Jelly Bean definitely shows marked improvement in the responsiveness of the phone in terms of swiping, scrolling, and opening apps. Google Now offers some really intriguing features, but at this point for me they offered little value. The updates on sports scores were nice (at least once Google got NFL scores going for week 2!). I imagine people who do a lot of travelling would love the flight updates and travel features, but as I rarely move about the country (and even less about the world), they were of little use to me. Same goes for traffic updates - I work from home so traffic notifications offer me no help. I tried to  activate "places" to get updates on nearby events or businesses but I never had a card show up. Its possible I just hadn't given Now a chance to learn about me before disabling it.  The real issue for me, though, was the seemingly large increase in battery usage attributed to map/location-related programs. Under Better Battery Stats, there were no fewer than 5 different processes responsible for 'waking up' the processor on my phone, some with significant usage. Location services have always seemed to use an excessive amount of background processor time which always bugged me, but the increase I saw with Google Now active was just too much.

(Update: I'm giving Google Now another shot but with limited location features to see if it works any better)

The most obvious other change I saw in Jelly Bean was the device settings page. Instead of the previous "accounts & sync" line, Android 4.1 brings all your accounts to the main list for easier access and modification. I really don't find this to be a valuable addition as I rarely ever find myself adjusting things like app syncing. I usually keep all but the minimum necessities OFF. I feel that this change didn't add anything and just cluttered up the main settings screen and forced me to scroll more to get down to things like 'developer options' and 'about phone'.

The most useful change in Jelly Bean is the notification bar. Aside from the font style and color change, the notifications are far more useful. Instead of a very limited listing of your notifications, Jelly Bean provides you with a very detailed list of what's waiting for you including the content of SMS messages and an extended amount of info from received gmails, not to mention the ability to call contacts directly from missed call notifications.  It really makes the notification bar so much more useful.

As far as functionality goes, the radios did not appear to offer me any improvements over the prior versions, but then again, I never had major problems despite being in a borderline 3G/4G area.

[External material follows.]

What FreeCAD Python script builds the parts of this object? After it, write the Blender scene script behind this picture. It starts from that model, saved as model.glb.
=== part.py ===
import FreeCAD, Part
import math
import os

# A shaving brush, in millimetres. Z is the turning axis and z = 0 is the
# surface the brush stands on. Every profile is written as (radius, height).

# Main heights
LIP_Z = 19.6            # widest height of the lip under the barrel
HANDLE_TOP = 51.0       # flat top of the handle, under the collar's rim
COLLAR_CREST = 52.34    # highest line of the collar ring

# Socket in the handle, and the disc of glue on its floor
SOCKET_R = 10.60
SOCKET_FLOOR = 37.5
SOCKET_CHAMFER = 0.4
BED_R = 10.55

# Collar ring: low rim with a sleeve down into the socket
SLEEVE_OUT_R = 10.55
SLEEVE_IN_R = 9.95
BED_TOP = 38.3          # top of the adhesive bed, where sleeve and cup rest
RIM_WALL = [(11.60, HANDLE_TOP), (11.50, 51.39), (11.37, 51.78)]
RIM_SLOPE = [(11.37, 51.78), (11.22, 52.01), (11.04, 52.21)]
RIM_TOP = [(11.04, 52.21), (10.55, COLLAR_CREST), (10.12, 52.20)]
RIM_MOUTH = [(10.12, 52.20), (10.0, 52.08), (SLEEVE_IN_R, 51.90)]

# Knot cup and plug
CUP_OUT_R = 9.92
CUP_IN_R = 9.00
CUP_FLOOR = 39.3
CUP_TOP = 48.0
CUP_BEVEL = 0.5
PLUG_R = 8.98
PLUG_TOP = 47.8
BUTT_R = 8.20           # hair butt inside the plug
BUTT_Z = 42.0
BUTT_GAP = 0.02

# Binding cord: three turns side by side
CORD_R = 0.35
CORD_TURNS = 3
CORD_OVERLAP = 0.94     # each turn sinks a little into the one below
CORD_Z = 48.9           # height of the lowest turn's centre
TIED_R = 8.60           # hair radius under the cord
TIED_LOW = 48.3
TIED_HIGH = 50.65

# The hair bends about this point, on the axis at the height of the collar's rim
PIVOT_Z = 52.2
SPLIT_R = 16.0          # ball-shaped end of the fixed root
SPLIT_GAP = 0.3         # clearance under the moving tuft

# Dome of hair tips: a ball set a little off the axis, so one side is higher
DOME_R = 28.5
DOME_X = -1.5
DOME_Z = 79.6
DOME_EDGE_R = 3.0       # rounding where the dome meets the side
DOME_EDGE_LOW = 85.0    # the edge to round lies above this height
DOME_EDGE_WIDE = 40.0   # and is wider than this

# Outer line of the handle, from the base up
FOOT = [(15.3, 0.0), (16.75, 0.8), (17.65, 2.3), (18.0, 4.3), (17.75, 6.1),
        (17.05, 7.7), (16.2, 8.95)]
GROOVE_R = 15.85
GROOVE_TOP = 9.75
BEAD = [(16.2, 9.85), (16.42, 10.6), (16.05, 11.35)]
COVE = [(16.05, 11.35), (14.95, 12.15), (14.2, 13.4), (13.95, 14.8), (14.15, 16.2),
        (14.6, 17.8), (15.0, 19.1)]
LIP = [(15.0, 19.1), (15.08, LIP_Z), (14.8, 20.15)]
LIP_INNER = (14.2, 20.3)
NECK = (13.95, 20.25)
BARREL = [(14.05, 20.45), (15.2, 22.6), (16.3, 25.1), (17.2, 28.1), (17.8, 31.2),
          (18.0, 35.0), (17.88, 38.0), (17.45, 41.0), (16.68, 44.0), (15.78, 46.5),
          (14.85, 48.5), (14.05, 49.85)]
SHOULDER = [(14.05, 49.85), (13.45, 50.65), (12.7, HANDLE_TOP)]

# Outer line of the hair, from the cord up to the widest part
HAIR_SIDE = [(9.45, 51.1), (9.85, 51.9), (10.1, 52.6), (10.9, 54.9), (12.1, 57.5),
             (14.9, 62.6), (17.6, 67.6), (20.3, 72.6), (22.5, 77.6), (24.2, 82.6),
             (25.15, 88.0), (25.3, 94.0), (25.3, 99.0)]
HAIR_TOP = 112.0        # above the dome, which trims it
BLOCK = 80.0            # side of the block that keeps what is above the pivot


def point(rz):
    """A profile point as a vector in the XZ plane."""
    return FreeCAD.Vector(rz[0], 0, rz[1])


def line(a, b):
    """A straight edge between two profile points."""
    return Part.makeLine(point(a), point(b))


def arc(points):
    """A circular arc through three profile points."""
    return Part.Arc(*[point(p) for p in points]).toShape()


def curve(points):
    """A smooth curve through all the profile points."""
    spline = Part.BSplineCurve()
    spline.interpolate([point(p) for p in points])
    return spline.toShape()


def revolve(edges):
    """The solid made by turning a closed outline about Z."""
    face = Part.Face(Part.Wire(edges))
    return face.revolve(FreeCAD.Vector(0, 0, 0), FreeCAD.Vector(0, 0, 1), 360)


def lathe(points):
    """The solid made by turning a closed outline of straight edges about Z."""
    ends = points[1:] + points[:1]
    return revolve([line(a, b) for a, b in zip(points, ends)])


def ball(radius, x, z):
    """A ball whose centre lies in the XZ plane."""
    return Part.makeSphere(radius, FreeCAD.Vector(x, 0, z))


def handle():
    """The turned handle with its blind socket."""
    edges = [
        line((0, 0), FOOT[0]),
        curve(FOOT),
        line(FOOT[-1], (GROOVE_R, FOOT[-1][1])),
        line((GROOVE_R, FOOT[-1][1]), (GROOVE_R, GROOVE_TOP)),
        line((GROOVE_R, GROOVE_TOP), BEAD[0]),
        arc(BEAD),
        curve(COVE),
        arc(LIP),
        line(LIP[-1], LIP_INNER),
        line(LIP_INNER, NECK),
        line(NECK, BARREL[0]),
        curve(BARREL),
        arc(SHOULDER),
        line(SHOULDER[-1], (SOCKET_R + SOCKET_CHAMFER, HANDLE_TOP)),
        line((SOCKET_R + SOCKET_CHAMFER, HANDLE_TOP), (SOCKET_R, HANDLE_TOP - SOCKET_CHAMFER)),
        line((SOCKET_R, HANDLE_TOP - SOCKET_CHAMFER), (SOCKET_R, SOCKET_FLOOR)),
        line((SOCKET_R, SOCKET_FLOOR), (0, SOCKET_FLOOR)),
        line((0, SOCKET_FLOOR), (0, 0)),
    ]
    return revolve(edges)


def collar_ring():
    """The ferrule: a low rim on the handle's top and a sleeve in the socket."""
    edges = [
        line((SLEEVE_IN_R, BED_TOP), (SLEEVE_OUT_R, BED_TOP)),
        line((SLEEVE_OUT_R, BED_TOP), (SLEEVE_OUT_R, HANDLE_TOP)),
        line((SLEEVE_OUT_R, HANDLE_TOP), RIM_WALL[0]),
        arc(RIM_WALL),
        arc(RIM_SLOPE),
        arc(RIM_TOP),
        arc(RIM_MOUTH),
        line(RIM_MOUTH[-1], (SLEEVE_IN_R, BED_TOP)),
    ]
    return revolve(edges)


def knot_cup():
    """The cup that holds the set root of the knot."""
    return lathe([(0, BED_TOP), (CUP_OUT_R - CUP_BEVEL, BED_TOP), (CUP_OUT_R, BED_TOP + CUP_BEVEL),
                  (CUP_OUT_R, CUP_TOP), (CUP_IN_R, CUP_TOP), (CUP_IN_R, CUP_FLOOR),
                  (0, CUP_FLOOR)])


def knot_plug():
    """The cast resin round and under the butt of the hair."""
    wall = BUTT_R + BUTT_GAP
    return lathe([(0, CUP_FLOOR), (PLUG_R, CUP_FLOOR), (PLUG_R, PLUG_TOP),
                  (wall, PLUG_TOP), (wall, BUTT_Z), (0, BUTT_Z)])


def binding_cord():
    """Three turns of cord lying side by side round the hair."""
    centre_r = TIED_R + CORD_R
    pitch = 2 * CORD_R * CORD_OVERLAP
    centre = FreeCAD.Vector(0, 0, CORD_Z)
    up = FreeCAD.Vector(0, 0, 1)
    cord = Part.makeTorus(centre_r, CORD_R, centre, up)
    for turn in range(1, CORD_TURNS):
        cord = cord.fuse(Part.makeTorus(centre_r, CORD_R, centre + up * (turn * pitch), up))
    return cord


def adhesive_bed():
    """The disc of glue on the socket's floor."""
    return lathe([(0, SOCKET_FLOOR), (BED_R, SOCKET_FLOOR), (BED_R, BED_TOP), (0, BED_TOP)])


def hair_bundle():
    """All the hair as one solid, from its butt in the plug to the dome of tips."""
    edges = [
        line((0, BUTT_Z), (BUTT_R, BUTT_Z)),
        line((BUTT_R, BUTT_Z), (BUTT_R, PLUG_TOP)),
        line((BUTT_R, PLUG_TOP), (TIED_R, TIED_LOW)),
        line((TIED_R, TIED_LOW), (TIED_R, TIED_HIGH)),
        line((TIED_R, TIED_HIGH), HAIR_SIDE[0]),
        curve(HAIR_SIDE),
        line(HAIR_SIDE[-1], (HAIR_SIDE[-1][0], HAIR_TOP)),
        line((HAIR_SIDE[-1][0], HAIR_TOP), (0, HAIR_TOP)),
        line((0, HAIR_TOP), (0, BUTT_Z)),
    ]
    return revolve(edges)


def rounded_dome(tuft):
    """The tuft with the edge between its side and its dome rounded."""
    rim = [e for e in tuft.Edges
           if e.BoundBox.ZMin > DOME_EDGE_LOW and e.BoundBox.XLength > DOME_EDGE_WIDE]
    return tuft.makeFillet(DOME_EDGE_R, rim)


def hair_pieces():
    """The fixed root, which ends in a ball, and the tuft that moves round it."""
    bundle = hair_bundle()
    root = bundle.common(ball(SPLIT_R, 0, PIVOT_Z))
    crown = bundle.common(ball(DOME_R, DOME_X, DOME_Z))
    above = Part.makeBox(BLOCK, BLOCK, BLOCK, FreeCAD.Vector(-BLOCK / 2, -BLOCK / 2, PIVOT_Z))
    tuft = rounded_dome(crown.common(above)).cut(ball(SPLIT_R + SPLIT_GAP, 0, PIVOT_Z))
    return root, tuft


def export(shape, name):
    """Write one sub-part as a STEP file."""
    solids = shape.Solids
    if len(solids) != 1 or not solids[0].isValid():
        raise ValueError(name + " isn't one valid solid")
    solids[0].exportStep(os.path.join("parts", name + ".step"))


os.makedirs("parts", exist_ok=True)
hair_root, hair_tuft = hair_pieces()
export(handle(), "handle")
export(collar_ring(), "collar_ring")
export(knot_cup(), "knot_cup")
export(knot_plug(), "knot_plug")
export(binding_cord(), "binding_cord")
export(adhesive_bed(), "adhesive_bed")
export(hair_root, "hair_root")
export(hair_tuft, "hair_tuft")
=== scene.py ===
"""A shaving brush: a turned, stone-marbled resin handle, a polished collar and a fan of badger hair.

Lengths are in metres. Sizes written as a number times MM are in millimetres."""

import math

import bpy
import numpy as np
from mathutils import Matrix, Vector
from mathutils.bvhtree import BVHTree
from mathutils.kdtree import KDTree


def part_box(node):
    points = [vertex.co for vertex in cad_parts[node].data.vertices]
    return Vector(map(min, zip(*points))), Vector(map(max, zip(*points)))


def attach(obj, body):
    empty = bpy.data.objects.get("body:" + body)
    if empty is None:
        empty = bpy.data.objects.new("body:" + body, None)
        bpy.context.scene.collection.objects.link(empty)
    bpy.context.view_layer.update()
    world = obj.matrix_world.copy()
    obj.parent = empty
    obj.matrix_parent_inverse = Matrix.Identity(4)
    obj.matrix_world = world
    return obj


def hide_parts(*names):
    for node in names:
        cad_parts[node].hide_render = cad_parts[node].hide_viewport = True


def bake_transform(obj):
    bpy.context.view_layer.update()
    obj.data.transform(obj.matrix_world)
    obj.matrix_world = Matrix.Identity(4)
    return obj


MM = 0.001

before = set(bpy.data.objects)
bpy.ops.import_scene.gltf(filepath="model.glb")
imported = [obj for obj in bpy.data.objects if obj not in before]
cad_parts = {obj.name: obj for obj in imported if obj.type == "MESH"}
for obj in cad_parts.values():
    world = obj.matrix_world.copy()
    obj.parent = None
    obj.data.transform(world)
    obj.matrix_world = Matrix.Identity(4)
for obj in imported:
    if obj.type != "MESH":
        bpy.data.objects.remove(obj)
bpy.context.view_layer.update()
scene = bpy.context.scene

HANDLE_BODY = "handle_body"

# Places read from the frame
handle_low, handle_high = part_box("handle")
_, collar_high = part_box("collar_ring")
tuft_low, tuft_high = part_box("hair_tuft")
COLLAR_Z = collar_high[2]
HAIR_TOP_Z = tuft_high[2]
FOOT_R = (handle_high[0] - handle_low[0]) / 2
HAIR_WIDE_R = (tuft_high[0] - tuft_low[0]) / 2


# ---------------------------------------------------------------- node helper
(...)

[Note: If you were rooted on ICS and flashed the Jellybean update, you probably lost root and don't even know it. To regain root, copy this updated SU zip file to your sdcard and then install the zip through cockwork recovery.]


Wednesday, September 12, 2012

Apple plays catch up...

Or.... "The all-new iPhone 5"
Or.... "The new iPhone XLT"
Or.... "The innovative new device everyone else was already making...."

OK, so maybe I kid, a little.

But honestly, let's look at what's "new" here.

4" screen - Done 2 years ago, and a new 4"+ phone is released almost every day it seems.
Also, didn't Steve Jobs once say “3.5 inch handset size is the “sweet spot” for mobile phone design; big enough to produce detailed, legible graphics, but small enough to fit comfortably in the hand and pocket.”  I guess things change.  Maybe people evolved bigger hands in the last 2 years. To be fair, different screen sizes work for different people, which is what makes Android and all of its choices so great in my opinion. To each his own, size.

16:9(ish) - Again, Steve Jobs didn't like 16:9. Thought it was only good for movies. Times change I guess. I am a little surprised that their solution to resolution change on older apps is to letterbox. I guess they'll be pushing devs to update to the 16:9 ratio so they don't want to make it too complicated in the meantime.

UPDATE: Something else that's been bugging me about the iPhone is the display. While Apple unquestionably produces a phone with a great display, it still surprises me that they stick with a 640 horizontal line display. With almost all of today's manufacturers producing a 720 line display I find in interesting that they are sticking with 640. Obviously the benefit is transitioning apps to the new longer display more easily, but it just seems like having 720 lines gives you 'more' when it comes to video. Most HD video is 1080p or 720p, so scaling down to 640p implies a loss of some lines of resolution.

Headphone port on the bottom - Not sure that the Galaxy Nexus was the first, but it sure had that last year when it came out. It makes sense too. I'm pretty sure everyone puts their phone in their pocket upside down right?  Only fitting to put the port on the bottom so you can be plugged in while its in your pocket without switching things around.

Panorama photograph mode - Had that on my Galaxy Nexus last year. Check

LTE - Done early 2011.  In Apple's defense, there was no rush to be early to the party... as other than Verizon almost no one has a substantial LTE network in place anyway. No penalty for the late arrival.

Sharing tabs between mobile and desktop - Chrome Browser / Android Browser. Check.

SMS response when declining calls - Android. Check.

I'll give Apple some points for making it lighter, that's for sure. In terms of making it thinner, well its 18% thinner but its 18% longer, so no points there.

Also, while I completely understand them going with a new connector, the adapter they are showing just looks absolutely redonkulous.

UPDATE: The adapter is $30!  Ouch. That's a lot of extra cash coming Apple's way for everyone with an existing dock....

All in all, Apple is finally updating the iPhone to what consumers have been demanding for more than a year now. A 4" (or more) 16:9 screen and, for some, LTE. A lot of the 'new' features won't seem all that new to Android users, but with Apple's focus on litigating, it must leave little time for innovating!  Obviously, no one has touched one of the new iPhone 5's yet, so no one can comment on the performance of the processor, camera, or any of the other software features. They might turn out to be incredible, even if many of the other features are today's standards.